Authors:
(1) Michael Moor, Department of Computer Science, Stanford University, Stanford, USA and these authors contributed equally to this work;
(2) Qian Huang, Department of Computer Science, Stanford University, Stanford, USA and these authors contributed equally to this work;
(3) Shirley Wu, Department of Computer Science, Stanford University, Stanford, USA;
(4) Michihiro Yasunaga, Department of Computer Science, Stanford University, Stanford, USA;
(5) Cyril Zakka, Department of Cardiothoracic Surgery, Stanford Medicine, Stanford, USA;
(6) Yash Dalmia, Department of Computer Science, Stanford University, Stanford, USA;
(7) Eduardo Pontes Reis, Hospital Israelita Albert Einstein, Sao Paulo, Brazil;
(8) Pranav Rajpurkar, Department of Biomedical Informatics, Harvard Medical School, Boston, USA;
(9) Jure Leskovec, Department of Computer Science, Stanford University, Stanford, USA.
6 Discussion, Acknowledgments, and References
The success of large language models (LLMs) Brown et al.; Liang et al. (2022); Qin et al. (2023) has led to significant advancements in training specialized models for the medical domain.

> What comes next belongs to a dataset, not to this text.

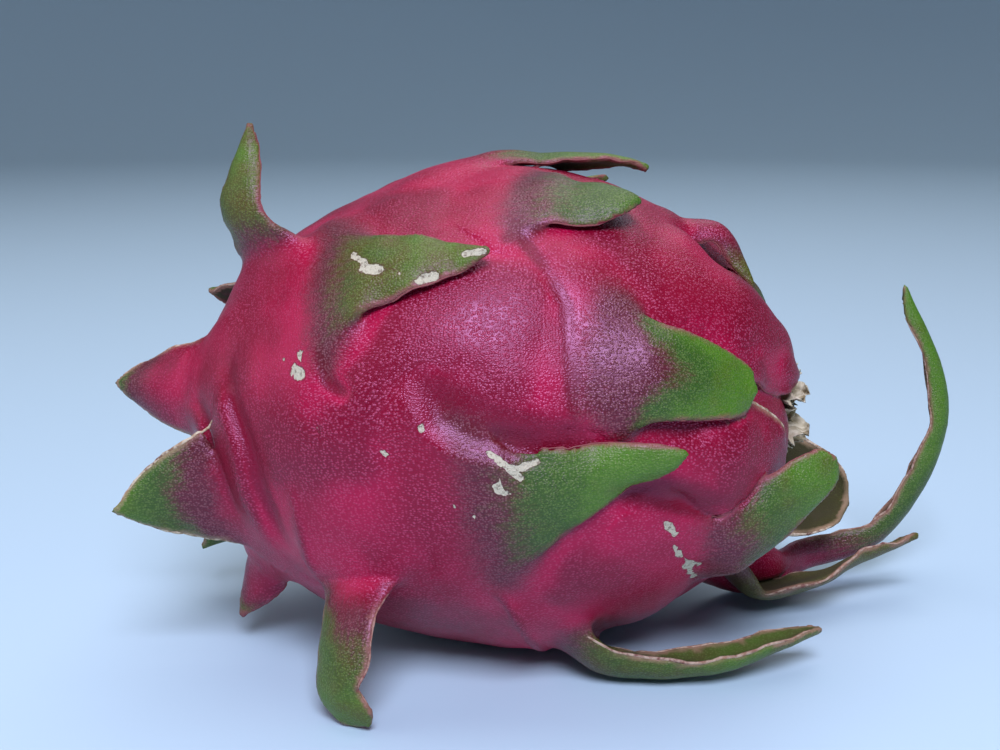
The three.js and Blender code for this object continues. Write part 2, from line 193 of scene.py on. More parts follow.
def creaseDepth(along, around):  # how deep the valleys between the scales' bases are, and how far in one, which places painted shade in the valleys
    depth, inside = np.zeros(along.shape), np.zeros(along.shape)
    for deepest, width, points in fruitForm["creases"]:
        middle = points[len(points) // 2][1]
        turn = middle + (around - middle + 180) % 360 - 180
        nearest, share = np.full(along.shape, 1e9), np.zeros(along.shape)
        steps = len(points) - 1
        for k in range(steps):
            (ax, ay), (bx, by) = points[k], points[k + 1]
            ay, by = (middle + (a - middle + 180) % 360 - 180 for a in (ay, by))
            bx, by = bx - ax, math.radians(by - ay) * bodyRadius
            px, py = along - ax, np.radians(turn - ay) * bodyRadius
            t = np.clip((px * bx + py * by) / (bx**2 + by**2), 0, 1)
            away = (px - t * bx) ** 2 + (py - t * by) ** 2
            closer = away < nearest
            nearest = np.where(closer, away, nearest)
            share = np.where(closer, (k + t) / steps, share)
        here = np.exp(-nearest / width**2) * np.clip(4 * share * (1 - share), 0, 1) ** 0.6
        depth += deepest * here
        if deepest > 0:
            inside = np.maximum(inside, here)
    return depth, inside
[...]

This has resulted in the emergence of various models, including BioBERT Lee et al. (2020), ClinicalBERT Huang et al. (2019), PubMedBERT Gu et al. (2021), BioLinkBERT Yasunaga et al. (b), DRAGON Yasunaga et al. (a), BioMedLM Bolton et al., BioGPT Luo et al. (2022), and Med-PaLM Singhal et al.. Although these medical language models are typically smaller than general-purpose LLMs like GPT-3 Brown et al., they can match or even surpass their performance on medical tasks, such as medical question answering.
Recently, there has been a growing interest in extending language models to handle vision-language multimodal data and tasks Su et al. (2019); Ramesh et al.; Alayrac et al. (2022); Aghajanyan et al.; Yasunaga et al. (2023). Furthermore, many medical applications involve multimodal information, such as radiology tasks that require the analysis of both X-ray images and radiology reports Tiu et al. (2022). Motivated by these factors, we present a medical vision-language model (VLM). Existing medical VLMs include BiomedCLIP Zhang et al. (2023a), MedVINT Zhang et al. (2023b). While BiomedCLIP is an encoder-only model, our focus lies in developing a generative VLM, demonstrating superior performance compared to MedVINT. Finally, Llava-Med is another recent medical generative VLM Li et al. (2023), however the model was not yet available for benchmarking.
This paper is available on arxiv under CC BY-NC-SA 4.0 DEED license.